In Mirror trading, traders use a broker-provided platform to review the historical performance and technical details of various trading strategies. After selecting a preferred strategy, all trades executed by the strategy creator are automatically replicated in the follower’s account.
Copy trading, by contrast, evolved later as a technology embedded within the broader social trading ecosystem. Like mirror trading, it enables traders to automatically replicate positions opened and managed by other traders. However, the key distinction lies in fund allocation and risk control. In copy trading, followers allocate a portion of their capital to a chosen signal provider, and trade sizes are replicated proportionally based on the relative account sizes. Mirror trading, on the other hand, simply mirrors the strategy’s trade logic without directly linking fund allocation ratios.
Similarities and Differences Between Copy Trading and Mirror Trading
Under mirror trading, traders retain the flexibility to determine lot sizes and select how many positions in their account will mirror the signa provider’s strategy.
In copy trading, followers typically allocate a percentage of their total capital to each signal provider. Trade replication then occurs proportionally according to that allocation.
Example:
A trader deposits $10,000 into a copy trading account and assigns:
20% to signal provider X
30% to signal provider Y
If X trades with $20,000 and Y trades with $2,000, the follower’s replicated exposure will be $2,000 for X and $600 for Y, reflecting proportional fund allocation.
Despite these structural differences, both copy trading and mirror trading share a critical similarity: past performance does not guarantee future results. Reviewing top-ranked signal providers on social trading platforms often reveals highly volatile performance records.
A trader may generate extraordinary profits last month but may also experience significant account drawdowns the following week. Someone who is ranked at the top this week may fall to third place the next week, and may even completely disappear from the leaderboard when entering the next month. In such a context, the most challenging issue for followers is how to recognize when to start following a signal provider and when to "break off" from them.
The table below provides a clearer view of the similarities and differences between copy trading and mirror trading.
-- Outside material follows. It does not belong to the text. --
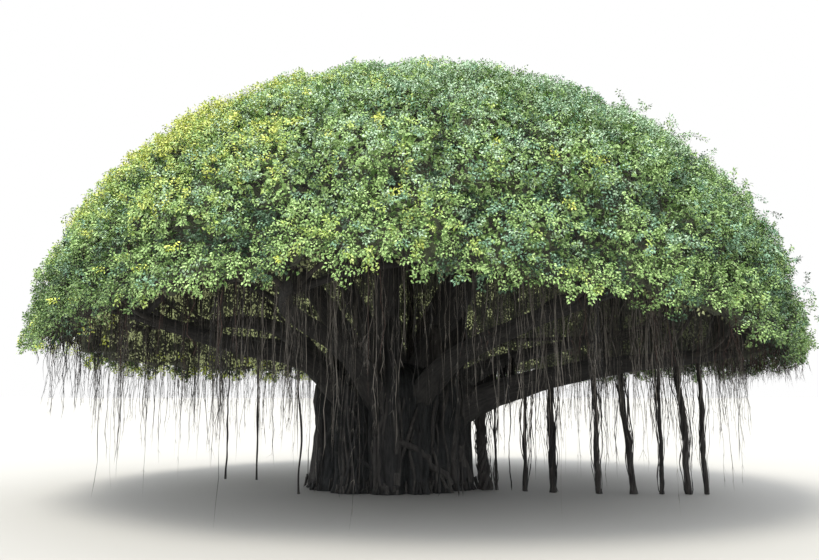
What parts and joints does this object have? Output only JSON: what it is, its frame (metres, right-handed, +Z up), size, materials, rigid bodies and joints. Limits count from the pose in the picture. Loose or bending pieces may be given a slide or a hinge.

| Criteria | Copy Trading | Mirror Trading | Similarities |
| Definition | Traders allocate funds and automatically copy trades from selected signal providers. | Fully automated replication of an entire trading strategy or system. | Both replicate trades executed by other traders or systems. |
| Level of control | Offers flexibility to allocate funds and manage exposure per provider. | Minimal control; strategy is followed exactly as designed. | Both simplify trading by leveraging external expertise. |
| Customization | Allows selective allocation and personal risk adjustments. | No modification; strategy runs without changes. | Both reduce the need for independent market analysis. |
| Execution | Trades are executed based on the actions of signal providers, with possible minor delays. | Trades are executed instantly and automatically according to strategy logic. | Both aim to save time through automated trade replication. |
| Required skill | Requires basic ability to evaluate and monitor providers. | Requires little to no trading skill due to full automation. | Both are beginner-friendly alternatives to manual trading. |
| Transparency | Displays detailed individual trader performance metrics. | Only shows the overall performance of the strategy, not each individual transaction. | Both provide performance statistics for decision-making. |
| Risk management | Followers adjust exposure by capital allocation. | Risk parameters are embedded within the strategy. | Both carry inherent risks tied to provider performance. |
| User involvement | Higher involvement in selecting and managing providers. | Low involvement with hands-off automation. | Both provide passive trading participation. |
| Suitable for | Traders seeking flexibility and direct control over copied exposure. | Traders preferring fully automated, hands-off execution. | Both suit traders seeking access to professional strategies. |
Selecting the right broker is a critical step in ensuring a smooth and potentially profitable copytrading experience. An ideal provider should offer an intuitive platform interface, transparent and verifiable performance metrics for signal providers or strategies, and robust tools for monitoring, adjusting, and managing copied trades. Execution quality, fee transparency, and risk management controls also play essential roles in long-term user success.